The NBA first adopted the concept of a salary cap in 1983, for implementation in the 1984-85 season. Before it even began, though, an amendment nicknamed “the Larry Bird exception,” later shortened simply to “Bird rights”, allowed teams to go over the cap to retain important players. That led to decades of dynastic rule.
Starting in the 1983-84 season, when the Bird concept began to have impact, eight teams won multiple championships, just two won a single title each and 20 were shut out altogether. Those eight teams also account for 44 percent of the Finals losses. So that’s just short of 70 percent of Finals appearances consumed by 27 percent of the league.

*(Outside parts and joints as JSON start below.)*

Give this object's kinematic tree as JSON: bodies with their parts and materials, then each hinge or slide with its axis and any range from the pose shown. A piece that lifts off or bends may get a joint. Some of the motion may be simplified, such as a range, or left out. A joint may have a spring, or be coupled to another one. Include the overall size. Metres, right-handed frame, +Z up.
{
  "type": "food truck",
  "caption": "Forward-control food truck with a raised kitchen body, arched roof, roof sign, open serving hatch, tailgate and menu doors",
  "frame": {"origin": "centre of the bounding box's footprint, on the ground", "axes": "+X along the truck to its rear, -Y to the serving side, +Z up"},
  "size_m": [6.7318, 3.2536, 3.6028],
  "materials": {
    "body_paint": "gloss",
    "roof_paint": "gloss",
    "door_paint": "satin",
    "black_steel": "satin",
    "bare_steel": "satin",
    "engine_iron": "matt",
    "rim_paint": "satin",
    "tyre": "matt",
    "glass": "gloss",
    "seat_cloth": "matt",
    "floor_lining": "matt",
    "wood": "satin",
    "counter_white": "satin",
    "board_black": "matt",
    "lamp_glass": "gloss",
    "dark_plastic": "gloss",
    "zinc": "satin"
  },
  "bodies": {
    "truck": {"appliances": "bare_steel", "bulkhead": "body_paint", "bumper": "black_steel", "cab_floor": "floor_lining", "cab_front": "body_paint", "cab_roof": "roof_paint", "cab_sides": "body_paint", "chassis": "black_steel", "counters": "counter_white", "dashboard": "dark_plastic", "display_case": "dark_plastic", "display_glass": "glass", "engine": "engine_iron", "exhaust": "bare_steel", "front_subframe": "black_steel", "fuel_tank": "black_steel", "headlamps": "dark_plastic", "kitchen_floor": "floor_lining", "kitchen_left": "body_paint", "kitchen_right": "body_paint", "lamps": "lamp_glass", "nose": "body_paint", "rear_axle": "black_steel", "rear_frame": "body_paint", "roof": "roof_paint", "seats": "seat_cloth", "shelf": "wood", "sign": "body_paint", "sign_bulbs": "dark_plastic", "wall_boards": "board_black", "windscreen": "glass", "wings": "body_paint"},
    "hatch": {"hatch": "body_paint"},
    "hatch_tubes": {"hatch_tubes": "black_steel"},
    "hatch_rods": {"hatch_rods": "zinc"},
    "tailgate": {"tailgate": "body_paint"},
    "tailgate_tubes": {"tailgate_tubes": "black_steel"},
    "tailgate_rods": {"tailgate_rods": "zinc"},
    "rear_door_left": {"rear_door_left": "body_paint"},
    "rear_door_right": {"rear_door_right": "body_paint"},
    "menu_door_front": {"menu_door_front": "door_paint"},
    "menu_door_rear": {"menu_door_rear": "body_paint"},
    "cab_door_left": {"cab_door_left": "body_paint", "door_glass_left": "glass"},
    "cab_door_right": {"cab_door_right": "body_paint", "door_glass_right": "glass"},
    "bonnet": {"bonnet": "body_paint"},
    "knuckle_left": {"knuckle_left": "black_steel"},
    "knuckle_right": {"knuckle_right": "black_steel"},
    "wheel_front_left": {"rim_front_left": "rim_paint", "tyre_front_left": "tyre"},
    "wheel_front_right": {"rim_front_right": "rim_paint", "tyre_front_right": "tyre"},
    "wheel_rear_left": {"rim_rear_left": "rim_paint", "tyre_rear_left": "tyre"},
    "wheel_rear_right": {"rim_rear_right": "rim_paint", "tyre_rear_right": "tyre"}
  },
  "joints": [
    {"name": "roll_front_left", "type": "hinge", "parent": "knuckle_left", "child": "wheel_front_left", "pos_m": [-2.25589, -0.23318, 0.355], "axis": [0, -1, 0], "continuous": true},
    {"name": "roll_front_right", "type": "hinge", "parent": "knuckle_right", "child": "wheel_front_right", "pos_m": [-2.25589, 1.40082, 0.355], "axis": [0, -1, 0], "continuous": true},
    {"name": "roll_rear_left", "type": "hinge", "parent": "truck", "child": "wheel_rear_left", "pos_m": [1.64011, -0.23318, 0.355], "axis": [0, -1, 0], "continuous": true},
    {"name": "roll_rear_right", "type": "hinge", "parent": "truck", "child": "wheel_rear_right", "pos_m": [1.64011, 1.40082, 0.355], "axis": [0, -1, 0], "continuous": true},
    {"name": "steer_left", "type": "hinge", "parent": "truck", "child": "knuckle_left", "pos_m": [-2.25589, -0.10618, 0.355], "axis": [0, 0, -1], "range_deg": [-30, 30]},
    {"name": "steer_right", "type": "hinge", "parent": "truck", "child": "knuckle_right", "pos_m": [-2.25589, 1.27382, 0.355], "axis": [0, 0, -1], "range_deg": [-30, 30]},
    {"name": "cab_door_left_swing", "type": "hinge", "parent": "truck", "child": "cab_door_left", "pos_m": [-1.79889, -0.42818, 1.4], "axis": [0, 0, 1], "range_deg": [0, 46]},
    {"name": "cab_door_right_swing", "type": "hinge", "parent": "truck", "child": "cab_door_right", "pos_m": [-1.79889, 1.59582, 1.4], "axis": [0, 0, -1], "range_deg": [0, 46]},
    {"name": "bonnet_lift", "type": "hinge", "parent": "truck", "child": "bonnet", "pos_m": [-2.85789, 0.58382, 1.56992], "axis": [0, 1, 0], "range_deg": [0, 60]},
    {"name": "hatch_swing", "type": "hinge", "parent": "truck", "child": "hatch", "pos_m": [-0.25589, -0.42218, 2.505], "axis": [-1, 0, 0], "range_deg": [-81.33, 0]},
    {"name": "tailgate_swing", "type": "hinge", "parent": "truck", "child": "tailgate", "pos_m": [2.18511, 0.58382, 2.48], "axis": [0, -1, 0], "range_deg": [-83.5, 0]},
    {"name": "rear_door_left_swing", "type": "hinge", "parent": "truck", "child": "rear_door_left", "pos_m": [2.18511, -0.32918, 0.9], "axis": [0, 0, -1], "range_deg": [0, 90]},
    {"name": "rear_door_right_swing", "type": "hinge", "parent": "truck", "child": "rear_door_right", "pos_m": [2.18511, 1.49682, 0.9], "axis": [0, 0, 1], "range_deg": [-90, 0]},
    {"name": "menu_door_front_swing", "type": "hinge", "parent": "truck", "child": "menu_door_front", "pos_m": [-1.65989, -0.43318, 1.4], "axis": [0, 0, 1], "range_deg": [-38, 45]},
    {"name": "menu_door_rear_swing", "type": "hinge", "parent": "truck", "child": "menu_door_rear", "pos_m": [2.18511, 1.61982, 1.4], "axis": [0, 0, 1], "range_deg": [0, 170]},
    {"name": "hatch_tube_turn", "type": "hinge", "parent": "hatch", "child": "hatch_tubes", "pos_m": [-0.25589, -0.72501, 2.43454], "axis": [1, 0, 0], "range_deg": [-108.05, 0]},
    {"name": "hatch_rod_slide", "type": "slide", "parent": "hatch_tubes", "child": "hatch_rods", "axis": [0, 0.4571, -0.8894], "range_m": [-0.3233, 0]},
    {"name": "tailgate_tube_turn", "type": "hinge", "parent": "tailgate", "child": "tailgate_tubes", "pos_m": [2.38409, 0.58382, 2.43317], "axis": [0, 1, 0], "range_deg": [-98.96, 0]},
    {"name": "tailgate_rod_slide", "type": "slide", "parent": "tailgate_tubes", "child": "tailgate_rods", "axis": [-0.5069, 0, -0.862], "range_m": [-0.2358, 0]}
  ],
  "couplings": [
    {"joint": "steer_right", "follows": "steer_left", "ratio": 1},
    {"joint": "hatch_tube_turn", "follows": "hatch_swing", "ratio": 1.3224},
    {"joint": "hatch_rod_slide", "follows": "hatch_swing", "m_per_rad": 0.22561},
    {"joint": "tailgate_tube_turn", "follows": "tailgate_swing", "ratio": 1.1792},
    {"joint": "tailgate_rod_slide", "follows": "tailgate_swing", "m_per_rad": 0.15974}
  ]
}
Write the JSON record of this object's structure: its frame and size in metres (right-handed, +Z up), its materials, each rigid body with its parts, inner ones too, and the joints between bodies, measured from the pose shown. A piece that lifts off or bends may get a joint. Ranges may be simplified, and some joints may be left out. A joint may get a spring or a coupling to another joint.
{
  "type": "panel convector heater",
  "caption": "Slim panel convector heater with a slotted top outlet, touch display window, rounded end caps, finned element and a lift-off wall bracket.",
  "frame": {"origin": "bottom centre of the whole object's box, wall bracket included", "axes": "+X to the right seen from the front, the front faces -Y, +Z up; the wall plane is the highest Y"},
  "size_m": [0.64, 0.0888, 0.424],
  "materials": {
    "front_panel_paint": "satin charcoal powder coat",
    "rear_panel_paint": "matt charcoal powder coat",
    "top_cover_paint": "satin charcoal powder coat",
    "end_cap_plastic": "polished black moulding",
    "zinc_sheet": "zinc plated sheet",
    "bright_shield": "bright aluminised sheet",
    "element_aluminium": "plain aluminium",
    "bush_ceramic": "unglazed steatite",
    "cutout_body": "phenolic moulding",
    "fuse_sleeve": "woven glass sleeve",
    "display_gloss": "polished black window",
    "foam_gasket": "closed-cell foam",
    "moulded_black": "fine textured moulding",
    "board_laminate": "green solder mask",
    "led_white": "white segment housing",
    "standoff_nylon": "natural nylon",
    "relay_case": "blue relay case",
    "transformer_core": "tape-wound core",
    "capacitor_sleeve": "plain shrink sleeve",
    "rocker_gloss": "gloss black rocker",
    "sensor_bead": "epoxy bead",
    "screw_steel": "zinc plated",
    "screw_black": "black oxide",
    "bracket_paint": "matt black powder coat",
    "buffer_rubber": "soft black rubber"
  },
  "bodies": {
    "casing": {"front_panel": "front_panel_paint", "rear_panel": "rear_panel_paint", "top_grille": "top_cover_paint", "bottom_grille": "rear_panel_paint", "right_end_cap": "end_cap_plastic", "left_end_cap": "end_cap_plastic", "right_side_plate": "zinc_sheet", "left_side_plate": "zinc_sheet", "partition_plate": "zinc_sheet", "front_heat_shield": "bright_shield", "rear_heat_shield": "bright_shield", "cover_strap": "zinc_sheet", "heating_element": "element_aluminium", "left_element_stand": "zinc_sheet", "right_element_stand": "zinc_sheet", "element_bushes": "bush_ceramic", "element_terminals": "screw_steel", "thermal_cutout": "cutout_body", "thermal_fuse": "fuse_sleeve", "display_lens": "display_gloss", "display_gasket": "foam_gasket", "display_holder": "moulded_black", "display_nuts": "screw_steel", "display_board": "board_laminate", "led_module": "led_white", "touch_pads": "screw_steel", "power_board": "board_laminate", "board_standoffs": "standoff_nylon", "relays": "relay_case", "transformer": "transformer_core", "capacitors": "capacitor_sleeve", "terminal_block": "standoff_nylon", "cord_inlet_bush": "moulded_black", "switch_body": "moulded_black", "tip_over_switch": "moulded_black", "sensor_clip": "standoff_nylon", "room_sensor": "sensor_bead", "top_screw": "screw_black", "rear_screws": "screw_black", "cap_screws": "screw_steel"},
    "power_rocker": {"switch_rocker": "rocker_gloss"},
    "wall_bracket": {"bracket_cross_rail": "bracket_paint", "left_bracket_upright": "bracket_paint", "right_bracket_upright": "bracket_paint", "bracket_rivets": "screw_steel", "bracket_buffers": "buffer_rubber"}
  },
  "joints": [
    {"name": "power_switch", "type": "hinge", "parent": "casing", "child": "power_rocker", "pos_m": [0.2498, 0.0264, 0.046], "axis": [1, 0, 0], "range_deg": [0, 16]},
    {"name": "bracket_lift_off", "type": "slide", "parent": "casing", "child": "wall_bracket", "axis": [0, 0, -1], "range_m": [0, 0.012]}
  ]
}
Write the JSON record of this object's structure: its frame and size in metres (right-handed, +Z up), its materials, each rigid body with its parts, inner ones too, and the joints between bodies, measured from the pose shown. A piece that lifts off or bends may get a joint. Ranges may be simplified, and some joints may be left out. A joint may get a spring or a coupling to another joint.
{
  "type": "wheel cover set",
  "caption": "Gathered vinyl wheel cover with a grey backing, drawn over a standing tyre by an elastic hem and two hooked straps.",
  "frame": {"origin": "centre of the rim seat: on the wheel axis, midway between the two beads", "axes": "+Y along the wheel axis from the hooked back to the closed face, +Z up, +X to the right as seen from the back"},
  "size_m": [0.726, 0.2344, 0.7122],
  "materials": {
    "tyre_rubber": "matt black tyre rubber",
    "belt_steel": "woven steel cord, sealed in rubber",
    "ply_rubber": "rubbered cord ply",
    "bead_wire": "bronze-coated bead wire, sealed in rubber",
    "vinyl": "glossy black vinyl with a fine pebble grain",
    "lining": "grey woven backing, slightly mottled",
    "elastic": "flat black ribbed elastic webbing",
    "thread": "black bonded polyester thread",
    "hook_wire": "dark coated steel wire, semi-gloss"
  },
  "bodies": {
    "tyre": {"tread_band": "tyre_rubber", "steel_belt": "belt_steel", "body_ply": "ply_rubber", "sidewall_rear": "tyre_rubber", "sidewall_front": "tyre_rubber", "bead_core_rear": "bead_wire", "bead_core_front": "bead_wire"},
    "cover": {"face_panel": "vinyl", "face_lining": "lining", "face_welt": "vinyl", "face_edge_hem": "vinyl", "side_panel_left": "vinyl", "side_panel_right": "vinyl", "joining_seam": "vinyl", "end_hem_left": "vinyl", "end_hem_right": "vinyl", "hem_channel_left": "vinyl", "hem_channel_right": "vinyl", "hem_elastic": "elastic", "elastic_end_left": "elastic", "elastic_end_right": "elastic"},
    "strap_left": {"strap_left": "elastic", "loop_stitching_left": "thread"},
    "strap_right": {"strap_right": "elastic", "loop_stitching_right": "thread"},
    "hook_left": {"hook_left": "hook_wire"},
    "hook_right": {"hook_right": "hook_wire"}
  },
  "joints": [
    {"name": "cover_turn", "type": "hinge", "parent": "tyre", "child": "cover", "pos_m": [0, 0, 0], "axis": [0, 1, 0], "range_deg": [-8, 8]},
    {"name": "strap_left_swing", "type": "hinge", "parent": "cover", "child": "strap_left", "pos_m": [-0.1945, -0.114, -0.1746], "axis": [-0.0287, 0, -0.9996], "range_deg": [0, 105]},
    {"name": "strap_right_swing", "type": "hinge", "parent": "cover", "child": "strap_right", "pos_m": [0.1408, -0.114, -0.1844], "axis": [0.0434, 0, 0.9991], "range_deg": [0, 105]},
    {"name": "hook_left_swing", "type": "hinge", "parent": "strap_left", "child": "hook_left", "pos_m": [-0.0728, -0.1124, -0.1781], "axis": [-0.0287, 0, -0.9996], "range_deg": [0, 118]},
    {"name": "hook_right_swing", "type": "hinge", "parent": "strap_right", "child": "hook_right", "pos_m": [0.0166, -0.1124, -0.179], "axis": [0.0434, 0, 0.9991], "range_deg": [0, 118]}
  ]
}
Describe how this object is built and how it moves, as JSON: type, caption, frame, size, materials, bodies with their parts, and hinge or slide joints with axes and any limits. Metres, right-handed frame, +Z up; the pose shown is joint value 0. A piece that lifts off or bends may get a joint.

When this year’s Finals are established, we’ll have had only three two-time entrants in the past seven seasons and a total of 11 different teams represented in that short period of time. The only period in league history even close to this degree of participation was the 1970s, when only two teams won multiple championships (Knicks and Celtics), eight teams won at least one title and 11 teams reached the championship series.
There’s a 75 percent chance we will have an NBA champion that represents a first for its city. The Thunder, Pacers and Timberwolves never have won the league. The OKC franchise did it while playing in Seattle in 1979. Indiana won the ABA title three times, in 1970, 1972 and 1973, but the farthest they’ve gone in the NBA is a 2000 trip to the Finals. The Timberwolves had only eight winning seasons in their first 32 years, before the current run of four playoff appearances.
Only the Knicks have done this before, in 1970 and 1973, with the latter team featuring a rotation that included Hall of Famers Walt Frazier, Earl Monroe, Bill Bradley, Dave DeBusschere, Willis Reed, Jerry Lucas and Dick Barnett. There were only 17 teams in the NBA then. The sport was different. The league was different. This latest change has been among the best for both.